Le ministère du Renseignement et de la Sécurité (VEVAK) du régime a joué un rôle déterminant dans cette entreprise. L’ancien ministre du Renseignement, Ali Fallahian, a ouvertement admis que de nombreux journalistes iraniens opérant à l’étranger sont en réalité des agents de renseignement. Cet aveu souligne l’infiltration systématique des médias par le régime pour contrôler le discours entourant ses politiques et ses actions.

Mais au-delà de la désinformation tactique, l’objectif stratégique est d’éliminer toute alternative viable au régime clérical, en particulier l’OMPI et le CNRI. L’investissement du régime depuis des décennies dans une guerre narrative contre eux souligne un fait essentiel : aux yeux du régime iranien, l’OMPI et le CNRI ne sont pas seulement un ennemi, ils sont l’alternative.

Coercition ou cooptation
Pour ceux qui résistent, les conséquences peuvent être graves. Les médias persans détaillent comment Valizadeh a été contraint de participer à une interview forcée, préparée par des journalistes-interrogateurs masqués. Il aurait informé sa famille que les autorités ne pourraient peut-être extraire qu’une ou deux phrases de la vidéo obtenue sous la contrainte, à des fins de propagande. Valizadeh a également déclaré avoir été détenu dans le quartier 8 d’Evin, notoirement insalubre, exposé à des risques sanitaires et à l’isolement, sa famille n’ayant pas le droit de lui rendre visite ni d’obtenir des documents juridiques en son nom.

Les analystes suggèrent que le traitement sévère infligé par le régime aux journalistes récalcitrants vise à envoyer un message : l’indépendance n’a pas sa place dans le paysage médiatique iranien. Soit vous rejoignez le système – en tant qu’amplificateur complaisant des discours d’État –, soit vous êtes réduit au silence par l’incarcération et la diffamation.
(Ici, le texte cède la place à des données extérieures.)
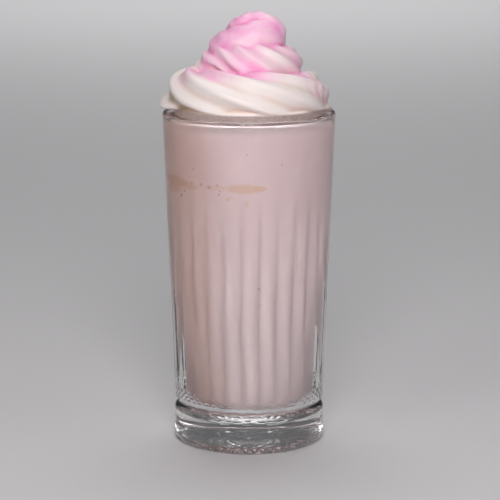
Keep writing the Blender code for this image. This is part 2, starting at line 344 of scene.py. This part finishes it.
def lathe(name, section, steps, relief=None):
    """A section turned about Z, from one point of the axis to another. relief moves its points."""
    section = np.array(section)
    angles = np.arange(steps) * math.tau / steps
    radius = np.repeat(section[:, :1], steps, axis=1)
    height = np.repeat(section[:, 1:], steps, axis=1)
    if relief:
        radius, height = relief(radius, height, angles[None, :])
    rings = np.stack((radius * np.sin(angles), -radius * np.cos(angles), height), axis=2)
    body = rings[1:-1].reshape(-1, 3)
    points = np.vstack((rings[0, :1], body, rings[-1, :1]))
    faces = []
    for ring in range(len(section) - 3):
        low = 1 + ring * steps
        for k in range(steps):
            n = (k + 1) % steps
            faces.append((low + k, low + n, low + steps + n, low + steps + k))
    last = 1 + (len(section) - 3) * steps
    for k in range(steps):
        n = (k + 1) % steps
        faces.append((0, 1 + n, 1 + k))
        faces.append((last + k, last + n, len(points) - 1))
    mesh = bpy.data.meshes.new(name)
    mesh.from_pydata(points.tolist(), [], faces)
    return show(name, mesh)


def add_object(name, data):
    made = bpy.data.objects.new(name, data)
    bpy.context.scene.collection.objects.link(made)
    return made


def show(name, mesh):
    piece = add_object(name, mesh)
    mesh.shade_smooth()
    return piece


def finish_piece(piece, node, material):
    """The piece stands for a node, rides with the object and has its own material."""
    piece.data.materials.append(material)
    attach(piece, "root")
    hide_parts(node)


# Glass -------------------------------------------------------------------------------------------

def wall_radius(height):
    return WALL_FOOT_RADIUS + (RIM_RADIUS - WALL_FOOT_RADIUS) * height / GLASS_HEIGHT


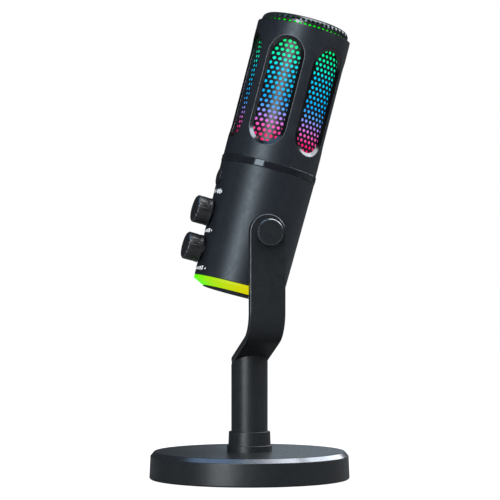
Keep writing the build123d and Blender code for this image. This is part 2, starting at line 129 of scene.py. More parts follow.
# Controls
KNOB_RADIUS = 6.87
KNOB_FACE = 31.8
KNOB_BACK = 23.9
KNOB_GROOVES = 18
KNOB_GROOVE_DEPTH = 0.2
KNOB_CHAMFER = 0.6
UPPER_KNOB_Z = 4.0
LOWER_KNOB_Z = -14.7
BUTTON_Z = 22.5
BUTTON_RADIUS = 3.6
BUTTON_FACE = 24.4
BUTTON_FLANGE_RADIUS = 4.2
BEZEL_RADIUS = 4.4
BEZEL_BORE = 3.8
BEZEL_FACE = 24.1
PIVOT_CAP_RADIUS = 6.55
PIVOT_CAP_FACE = 34.4
SHAFT_HOLE = 3.9             # for each knob's shaft
BUTTON_HOLE = 4.45
PIVOT_HOLE = 2.7

# Printed marks: heights on the body, and how far ink reaches into and out of the shell
LAMP_MARK_Z = 15.0
LEVEL_MARK_Z = -4.9
GAIN_MARK_Z = -23.9
INK_IN = 0.04
INK_OUT = 0.03

# Camera
CAMERA_AZIMUTH = 75.0
CAMERA_DISTANCE = 1227.0
CAMERA_HEIGHT = 114.5
CAMERA_VIEW_WIDTH = 250.0    # seen across the picture at the stem
CAMERA_SENSOR = 36.0

# ---- frames, from the joints
JOINTS = {joint["name"]: joint for joint in frame["joints"]}
PIVOT = Vector(JOINTS["mic_tilt"]["pos_m"])
FRONT = Vector(JOINTS["upper_knob_turn"]["axis"]).normalized()
LEAN = asin(FRONT.z)
UP_THE_BODY = Vector((0, sin(LEAN), cos(LEAN)))
STAND = Matrix.Scale(MM, 4)
MICROPHONE = Matrix.Translation(PIVOT) @ Matrix.Rotation(-LEAN, 4, "X") @ Matrix.Scale(MM, 4)
PIVOT_Z = PIVOT.z / MM
MIC_X = PIVOT.x / MM


# ---- mesh helpers
def loose_piece(name, verts, faces, place):
    """A mesh object from points in millimetres: points merged, faces turned outwards, not declared yet."""
    mesh = bpy.data.meshes.new(name)
    mesh.from_pydata([place @ Vector(v) for v in verts], [], faces)
    work = bmesh.new()
    work.from_mesh(mesh)
    bmesh.ops.remove_doubles(work, verts=work.verts, dist=1e-7)
    bmesh.ops.recalc_face_normals(work, faces=work.faces)
    work.to_mesh(mesh)
    work.free()
    piece = bpy.data.objects.new(name, mesh)
    bpy.context.scene.collection.objects.link(piece)
    return piece


def make_piece(name, verts, faces, body, *declared, **shading):
    """A piece put in place for its body, shaded, and parented to its body."""
    place = STAND if body == "stand" else MICROPHONE
    return declare(loose_piece(name, verts, faces, place), body, *declared, **shading)


def turned_piece(name, outline, segments, *declared, **shading):
    """A piece made from a closed (radius, height) outline turned about z."""
    return make_piece(name, *lathe(outline, segments), *declared, **shading)


def declare(piece, body, slot, material, replaced=(), sharp=35, even=True):
    """Material, smooth shading with true edges, the body it rides on and the nodes it stands for."""
    piece.data.materials.clear()
    piece.data.materials.append(material)
    piece.data.shade_smooth()
    piece.data.set_sharp_from_angle(angle=radians(sharp))
    if even:
        shading = piece.modifiers.new("even_shading", "WEIGHTED_NORMAL")
        shading.keep_sharp = True
    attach(piece, body)
    if replaced:
        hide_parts(*replaced)
    return piece


CORNER_STEPS = 5
CORNER_SHARE = 0.45          # a rounded corner takes no more than this of an edge


def soften(outline):
    """A closed outline of (radius, height) corners, each rounded by its third number if it has one."""
    points = []
    count = len(outline)
    for i, (r, z, *rounding) in enumerate(outline):
        here = Vector((r, z))
        if not rounding:
            points.append(here)
            continue
        before = Vector(outline[i - 1][:2]) - here
        after = Vector(outline[(i + 1) % count][:2]) - here
        half = before.angle(after) / 2
        reach = min(rounding[0] / tan(half), before.length * CORNER_SHARE, after.length * CORNER_SHARE)
        true_rounding = reach * tan(half)
        inwards = (before.normalized() + after.normalized()).normalized()
        middle = here + inwards * (true_rounding / sin(half))
        start = here + before.normalized() * reach - middle
        end = here + after.normalized() * reach - middle
        sweep = start.angle_signed(end)
        for k in range(CORNER_STEPS + 1):
            turn = Matrix.Rotation(-sweep * k / CORNER_STEPS, 2)
            points.append(middle + turn @ start)
    return [(p.x, p.y) for p in points]


def lathe(outline, segments):
    """Points and faces of a closed (radius, height) outline turned about z."""
    verts = []
    faces = []
    rings = []
    for r, z in outline:
        if abs(r) < 1e-6:
            rings.append([len(verts)] * segments)
            verts.append((0, 0, z))
            continue
        rings.append(list(range(len(verts), len(verts) + segments)))
        verts += [(x, y, z) for x, y in circle_outline(0, 0, r, segments)]
    for i in range(len(rings)):
        low, high = rings[i - 1], rings[i]
        for k in range(segments):
            following = (k + 1) % segments
            corners = [low[k], low[following], high[following], high[k]]
            face = [c for j, c in enumerate(corners) if c != corners[j - 1]]
            if len(face) > 2:
                faces.append(face)
    return verts, faces


def along_x(verts):
    """Turns a piece made about z so that its z runs along +x."""
    return [(z, y, -x) for x, y, z in verts]


def to_front(verts, height):
    """Turns a piece made about z so that its z runs to the front, at a height on the body."""
    return [(x, -z, y + height) for x, y, z in verts]


def moved(verts, x=0, y=0, z=0):
    return [(vx + x, vy + y, vz + z) for vx, vy, vz in verts]


def lower_shell_radius(z):
    share = (z - LOWER_BOTTOM) / (BAND_BOTTOM - LOWER_BOTTOM)
    return LOWER_BOTTOM_RADIUS + share * (LOWER_TOP_RADIUS - LOWER_BOTTOM_RADIUS)


def carve(piece, cutters):
    """Cuts closed solids, given as (verts, faces, place), out of a piece."""
    tools = []
    for verts, faces, place in cutters:
        tool = loose_piece("cutter", verts, faces, place)
        cut = piece.modifiers.new("cut", "BOOLEAN")
        cut.operation = "DIFFERENCE"
        cut.solver = "EXACT"
        cut.object = tool
        tools.append(tool)
    bpy.context.view_layer.update()
    result = bpy.data.meshes.new_from_object(piece.evaluated_get(bpy.context.evaluated_depsgraph_get()))
    result.name = piece.name
    piece.modifiers.clear()
    piece.data = result
    for tool in tools:
        bpy.data.objects.remove(tool)


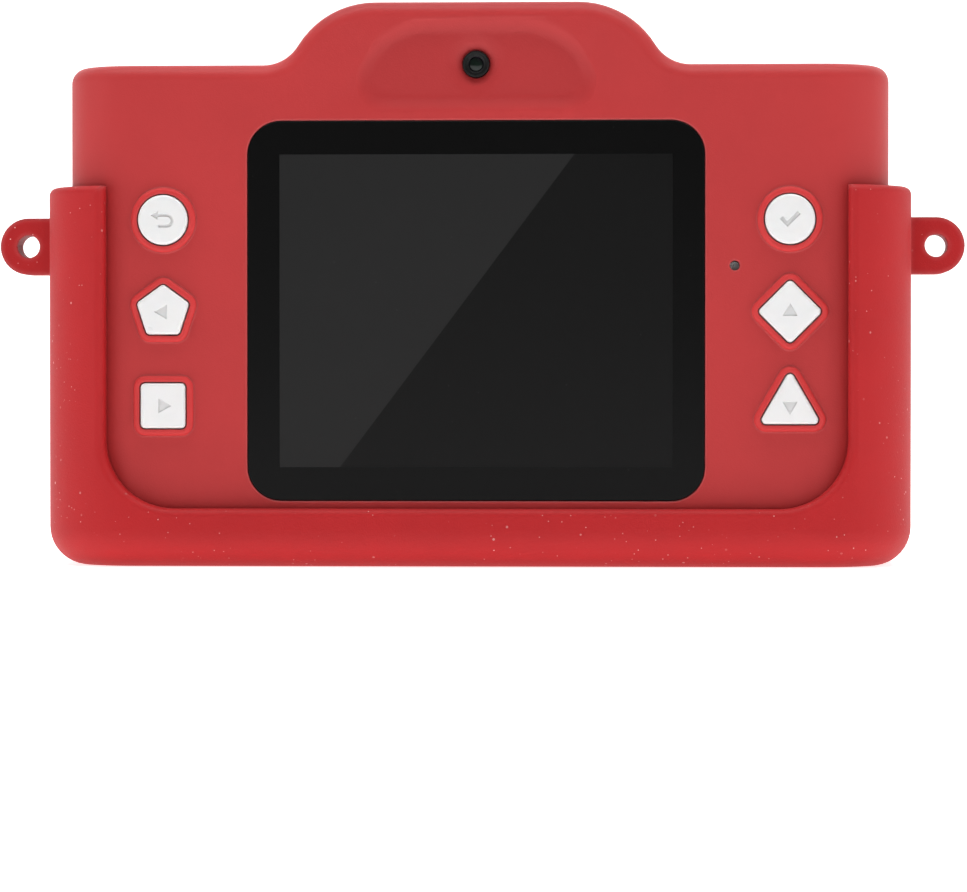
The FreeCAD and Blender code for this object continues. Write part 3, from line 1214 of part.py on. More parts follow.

L’investissement croissant du régime dans l’appareil journalistique « ami », tel que détaillé par des groupes dissidents et corroboré par des cas comme celui de Reza Valizadeh, reflète une stratégie non seulement de répression nationale, mais aussi de manipulation internationale. Les services de renseignement iraniens ne se contentent pas de censurer les voix dissidentes ; ils s’efforcent activement de les remplacer par une classe médiatique soigneusement sélectionnée, dont la loyauté ne repose ni sur la vérité ni sur l’intérêt public, mais sur la survie du régime.